RESIDENCE PERMITS

Why Golden Visas stumbled last year

Why Golden Visas stumbled last year

Over the next few months Greece’s Golden Visa program, which offers five-year residence permits to non-EU citizens who invest at least 250,000 euros in Greek property, will need to cover the ground lost due to the pandemic if it is to return to the world’s leading position that it occupied in 2019.

Data show that in 2020 the Greek program collapsed as the strict measures to contain the Covid-19 pandemic and the fact that it was impossible to issue residence permits to investors remotely saw the concession of new Golden Visas sink 88% compared to 2019. At the same time, the respective programs in fellow European Union states Spain and Italy outperformed and are expected to lead to a surge in competition for attracting foreign investors in the next few months.

The fact that interested investors couldn’t travel to Greece and the lack of options for the completion of certain transactions that had already started when the pandemic broke out resulted in just 403 new Golden Visas being issued in the whole of 2020, with a monthly average rate of just 34. That compares with 3,504 new permits issued in 2019, or 292 a month.

In total, from the launch of the Golden Visa program in 2014 up to the end of 2020, Greece issued 8,011 residence permits, which translates into revenues of at least €2 billion for the property market.

In contrast, countries such as Spain and Portugal managed to considerably contain their losses during the pandemic: Portugal constitutes a very interesting example, as it suffered a decline of just 4.8% on an annual basis because it continued the process of permit issues despite the restrictions.

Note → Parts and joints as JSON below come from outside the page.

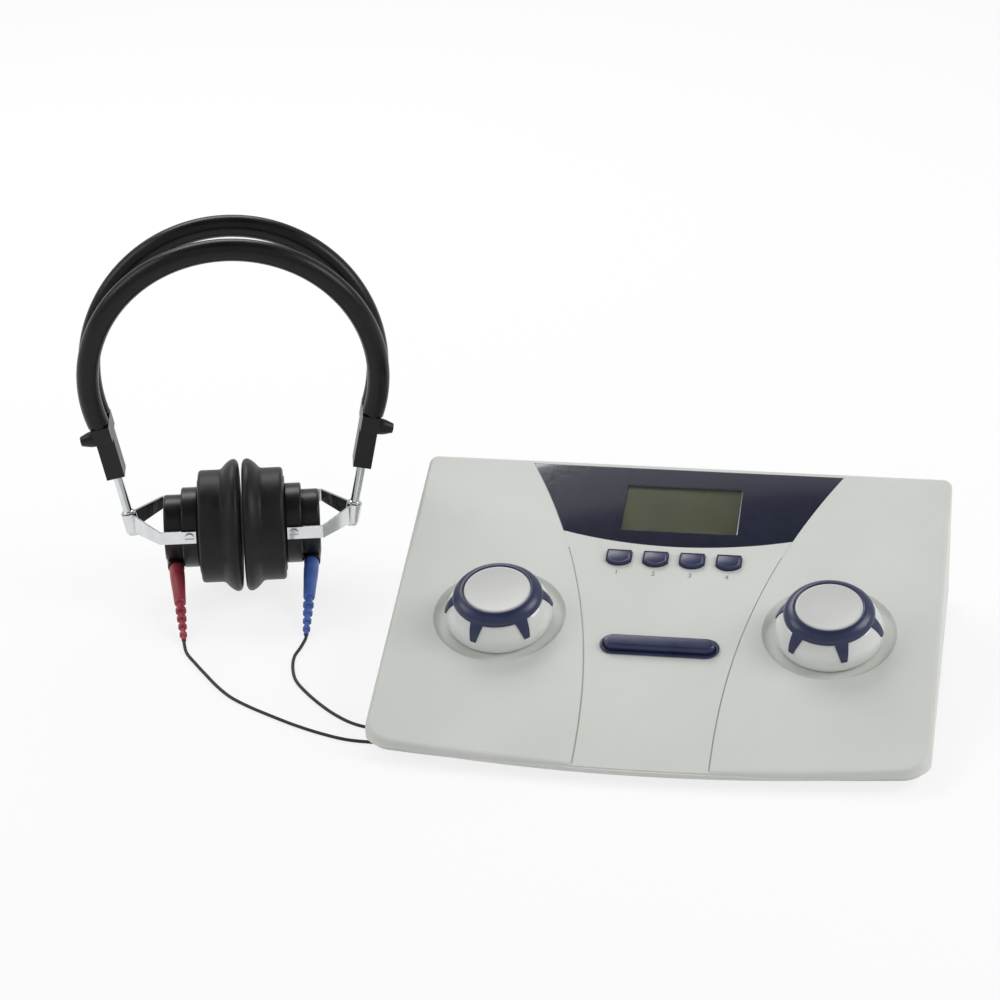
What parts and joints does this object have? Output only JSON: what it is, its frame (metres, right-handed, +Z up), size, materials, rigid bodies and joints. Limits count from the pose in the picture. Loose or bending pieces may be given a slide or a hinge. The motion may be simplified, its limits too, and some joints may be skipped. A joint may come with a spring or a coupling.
{
  "type": "audiometer",
  "caption": "Desk audiometer: sloping console with display, keys, two knobs and a tone bar, and a twin-band headset on thin leads.",
  "frame": {"origin": "centre, on the desk, of the floor area that the console and the headset cover together", "axes": "+X to the console's right as its user sees it, +Y from the user towards the rear panel, +Z up"},
  "size_m": [0.4728, 0.3151, 0.2114],
  "materials": {
    "housing": "fine texture",
    "black_plastic": "satin",
    "black_rubber": "matte",
    "steel": "plain",
    "window": "smoked, clear over the display",
    "lcd": "matte polariser",
    "board": "solder mask",
    "navy_plastic": "satin",
    "band_padding": "soft, slightly shiny",
    "lead_sheath": "satin",
    "white_plastic": "satin",
    "cap_plastic": "fine texture",
    "chrome": "polished",
    "driver_metal": "plain",
    "red_rubber": "satin",
    "blue_rubber": "satin"
  },
  "bodies": {
    "console": {"top_shell": "housing", "base_shell": "housing", "rear_panel": "black_plastic", "feet": "black_rubber", "housing_screws": "steel", "display_window": "window", "lcd_cell": "lcd", "panel_board": "board", "main_board": "board", "board_screws": "steel", "key_switches": "black_plastic", "tone_bezel": "navy_plastic", "tone_switches": "black_plastic", "encoders": "steel", "headset_socket": "steel", "response_socket": "steel", "power_inlet": "black_plastic", "rocker_housing": "black_plastic", "front_band": "band_padding", "rear_band": "band_padding", "band_wires": "steel", "end_blocks": "black_plastic", "red_lead": "lead_sheath", "blue_lead": "lead_sheath", "lead_splitter": "lead_sheath", "trunk_cord": "lead_sheath", "trunk_coil": "lead_sheath", "jack_plug": "black_plastic"},
    "key_1": {"key_1": "navy_plastic"},
    "key_2": {"key_2": "navy_plastic"},
    "key_3": {"key_3": "navy_plastic"},
    "key_4": {"key_4": "navy_plastic"},
    "tone_bar": {"tone_bar": "navy_plastic"},
    "left_knob": {"left_knob": "white_plastic", "left_ring": "navy_plastic", "left_cap": "cap_plastic", "left_shaft": "steel"},
    "right_knob": {"right_knob": "white_plastic", "right_ring": "navy_plastic", "right_cap": "cap_plastic", "right_shaft": "steel"},
    "power_rocker": {"power_rocker": "black_plastic"},
    "left_thumb_screw": {"left_thumb_screw": "black_plastic"},
    "left_rod": {"left_rod": "chrome"},
    "left_yoke": {"left_yoke": "chrome"},
    "left_ear": {"left_case": "black_plastic", "left_back_cap": "black_plastic", "left_cushion": "black_rubber", "left_driver": "driver_metal", "left_pivots": "chrome", "red_boot": "red_rubber"},
    "right_thumb_screw": {"right_thumb_screw": "black_plastic"},
    "right_rod": {"right_rod": "chrome"},
    "right_yoke": {"right_yoke": "chrome"},
    "right_ear": {"right_case": "black_plastic", "right_back_cap": "black_plastic", "right_cushion": "black_rubber", "right_driver": "driver_metal", "right_pivots": "chrome", "blue_boot": "blue_rubber"}
  },
  "joints": [
    {"name": "key_1_press", "type": "slide", "parent": "console", "child": "key_1", "axis": [0, 0.279, -0.9603], "range_m": [0, 0.001], "stiffness_N_per_m": 600, "springref_m": -0.0006},
    {"name": "key_2_press", "type": "slide", "parent": "console", "child": "key_2", "axis": [0, 0.279, -0.9603], "range_m": [0, 0.001], "stiffness_N_per_m": 600, "springref_m": -0.0006},
    {"name": "key_3_press", "type": "slide", "parent": "console", "child": "key_3", "axis": [0, 0.279, -0.9603], "range_m": [0, 0.001], "stiffness_N_per_m": 600, "springref_m": -0.0006},
    {"name": "key_4_press", "type": "slide", "parent": "console", "child": "key_4", "axis": [0, 0.279, -0.9603], "range_m": [0, 0.001], "stiffness_N_per_m": 600, "springref_m": -0.0006},
    {"name": "tone_bar_press", "type": "slide", "parent": "console", "child": "tone_bar", "axis": [0, 0.279, -0.9603], "range_m": [0, 0.0015], "stiffness_N_per_m": 600, "springref_m": -0.001},
    {"name": "left_knob_turn", "type": "hinge", "parent": "console", "child": "left_knob", "pos_m": [0.00819, -0.01372, 0.03737], "axis": [0, -0.279, 0.9603], "continuous": true},
    {"name": "right_knob_turn", "type": "hinge", "parent": "console", "child": "right_knob", "pos_m": [0.17959, -0.01372, 0.03737], "axis": [0, -0.279, 0.9603], "continuous": true},
    {"name": "power_rocker_tilt", "type": "hinge", "parent": "console", "child": "power_rocker", "pos_m": [0.13389, 0.10253, 0.026], "axis": [1, 0, 0], "range_deg": [-18, 0]},
    {"name": "left_thumb_screw_turn", "type": "hinge", "parent": "console", "child": "left_thumb_screw", "pos_m": [-0.21998, 0.06304, 0.09344], "axis": [-0.9567, -0.2121, -0.1994], "range_deg": [-360, 360]},
    {"name": "left_rod_slide", "type": "slide", "parent": "console", "child": "left_rod", "axis": [-0.1946, -0.0432, 0.9799], "range_m": [0, 0.02], "deforming": ["red_lead"]},
    {"name": "left_yoke_swivel", "type": "hinge", "parent": "left_rod", "child": "left_yoke", "pos_m": [-0.20966, 0.06533, 0.0415], "axis": [-0.1946, -0.0432, 0.9799], "range_deg": [-8, 8], "deforming": ["left_cushion", "red_lead"]},
    {"name": "left_ear_tilt", "type": "hinge", "parent": "left_yoke", "child": "left_ear", "pos_m": [-0.17784, 0.07239, 0.0415], "axis": [-0.2164, 0.9763, 0], "range_deg": [-8, 8], "deforming": ["left_cushion", "red_lead"]},
    {"name": "right_thumb_screw_turn", "type": "hinge", "parent": "console", "child": "right_thumb_screw", "pos_m": [-0.08024, 0.09402, 0.09344], "axis": [0.9567, 0.2121, -0.1994], "range_deg": [-360, 360]},
    {"name": "right_rod_slide", "type": "slide", "parent": "console", "child": "right_rod", "axis": [0.1946, 0.0432, 0.9799], "range_m": [0, 0.02], "deforming": ["blue_lead"]},
    {"name": "right_yoke_swivel", "type": "hinge", "parent": "right_rod", "child": "right_yoke", "pos_m": [-0.09056, 0.09174, 0.0415], "axis": [0.1946, 0.0432, 0.9799], "range_deg": [-8, 8], "deforming": ["right_cushion", "blue_lead"]},
    {"name": "right_ear_tilt", "type": "hinge", "parent": "right_yoke", "child": "right_ear", "pos_m": [-0.12238, 0.08468, 0.0415], "axis": [-0.2164, 0.9763, 0], "range_deg": [-8, 8], "deforming": ["right_cushion", "blue_lead"]}
  ]
}
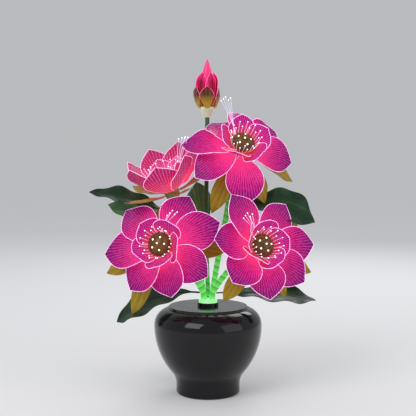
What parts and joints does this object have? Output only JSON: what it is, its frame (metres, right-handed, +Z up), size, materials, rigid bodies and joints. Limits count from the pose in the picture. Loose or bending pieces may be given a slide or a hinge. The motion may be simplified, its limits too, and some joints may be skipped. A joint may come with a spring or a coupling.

Official data from Portugal show that the Iberian country issued 1,182 new permits in 2020, against 1,245 in 2019. On a monthly basis it issued 99 permits, down from 104 per month a year earlier. In revenue terms, Portugal recorded a 12.8% decline to €647 million, according an analysis by British company Astons, which expects a 10.5% rebound this year to €715 million.

Portugal’s program emerges as the most competitive compared to Greece’s as its threshold of €280,000 (depending on location) is not far above the Greek threshold of €250,000.